Cattle long ago replaced rubber as Acre’s main economic activity. Nearly half of the state’s rural workforce is employed in cattle ranching, where only 4% live from forest products, mainly Brazil nuts.
According to an economic study by Minas Gerais Federal University, 57% of Acre’s economic output comes from cattle. Rubber makes up less than 1%.
Surrounded by cattle pasture and paved highway — the entry point for deforestation — Chico Mendes has the third highest rate of deforestation of any protected reserve in Brazil.
The growing pressure of cattle on the reserve, which has already lost 9% of its original forest cover, even led Veja to set up its own satellite monitoring system.
“Our platform shows a specific region where deforestation is rampant.

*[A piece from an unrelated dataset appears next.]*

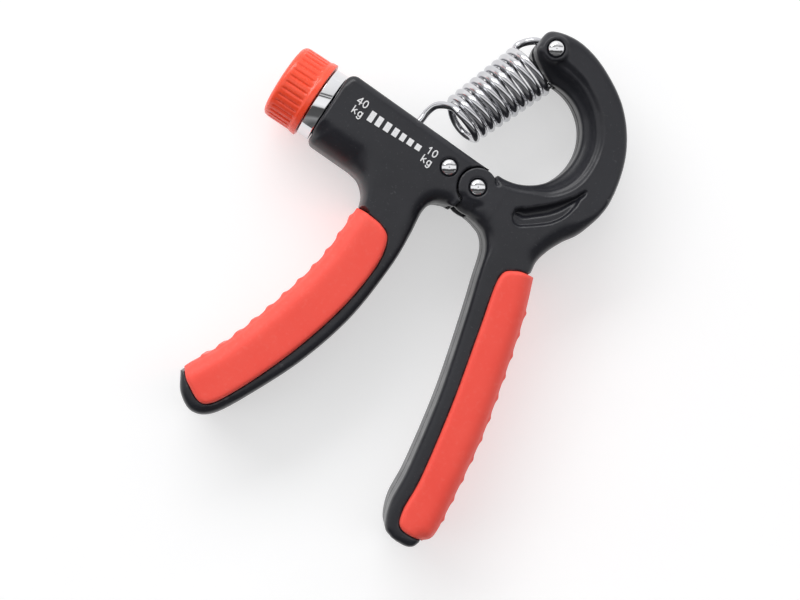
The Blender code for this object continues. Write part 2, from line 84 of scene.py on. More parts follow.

So we may go there and talk. But we are aware that our role is to offer an alternative and raise awareness,” Pereira told the AP in a phone interview. “We are careful not to cross the line, as the public authority should be the one doing the law enforcement.”
According to Roberta Graf, who leads Acre’s branch of the association of federal environmental officials, the Veja experience is essential as it shows a path for living inside extractive reserves sustainably. But to achieve that, she argues, requires a joint effort that includes government at different levels, nonprofits and grassroots organizations.
“The forest communities still hold rubber tapping dear. They enjoy making a living off the latex,” she told the AP in an interview in her home in Rio Branco, Acre’s capital. “There are many forest products: copaiba, andiroba (vegetable oils), Brazil nuts, wild cacao, and seeds. The ideal should be to work with all of them according to what each reserve can offer.”